All Teacher Mentor award winner photos from 2013 NAAE Convention
(For news releases, see individual entries below)
Baboquivari High School
Wesch has taught agriculture at Baboquivari High School in Sells for 33 years. Baboquivari High School serves students of the Tohono O'odham Nation. Wesch has held many elected offices in the Arizona Agriculture Teachers Association and continues to lead without a title. To that end, mentor very much describes a role Wesch serves for new and experienced teachers. Mr. Wesch was the AATA mentoring program coordinator for eight years, ending in 2008. Through this role he helped countless new agricultural educators in the state navigate the first few years of their careers. Even though he is no longer the program coordinator in title, he continues to assist the current coordinators to provide positive induction experiences for new agriculture teachers, effectively mentoring the mentors.
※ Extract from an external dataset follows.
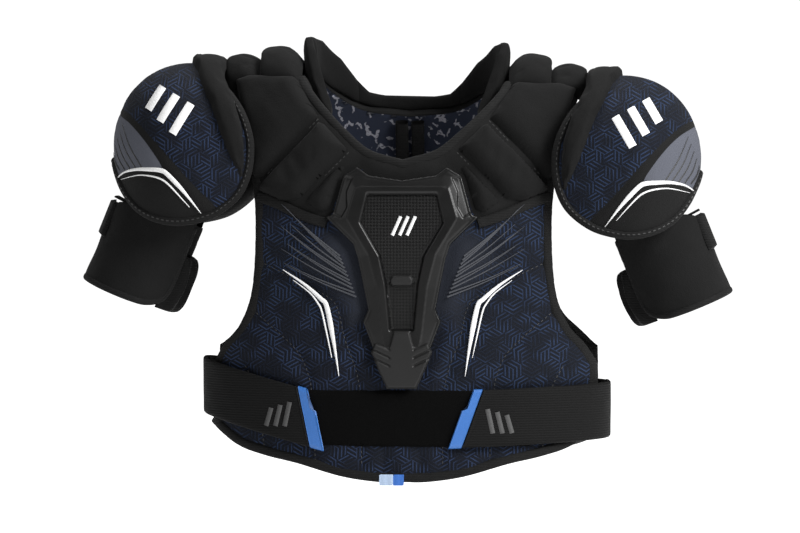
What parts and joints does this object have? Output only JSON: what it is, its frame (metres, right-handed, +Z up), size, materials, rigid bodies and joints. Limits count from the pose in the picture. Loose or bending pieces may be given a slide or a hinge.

He continues to serve as a teacher mentor for new teachers through the program, and experienced teachers look to Wesch for advice and counsel regarding AATA business and issues related to agricultural education. Additionally, he provides a rich, meaningful experience to pre-service teachers as a cooperating teacher.
Riplet High School
A 34-year veteran of agricultural education, Mitchell is looked to in Oklahoma for advice by new and experienced teachers alike. He has a long history of leadership both in the Oklahoma Agricultural Education Teachers Association and the Oklahoma Association for Career and Technical Education, having served as president of each organization. Mitchell leads by example when it comes to having a long and successful career. He makes a conscious effort to set an example of caring, willingness to listen, and staying open to new ideas and perspectives.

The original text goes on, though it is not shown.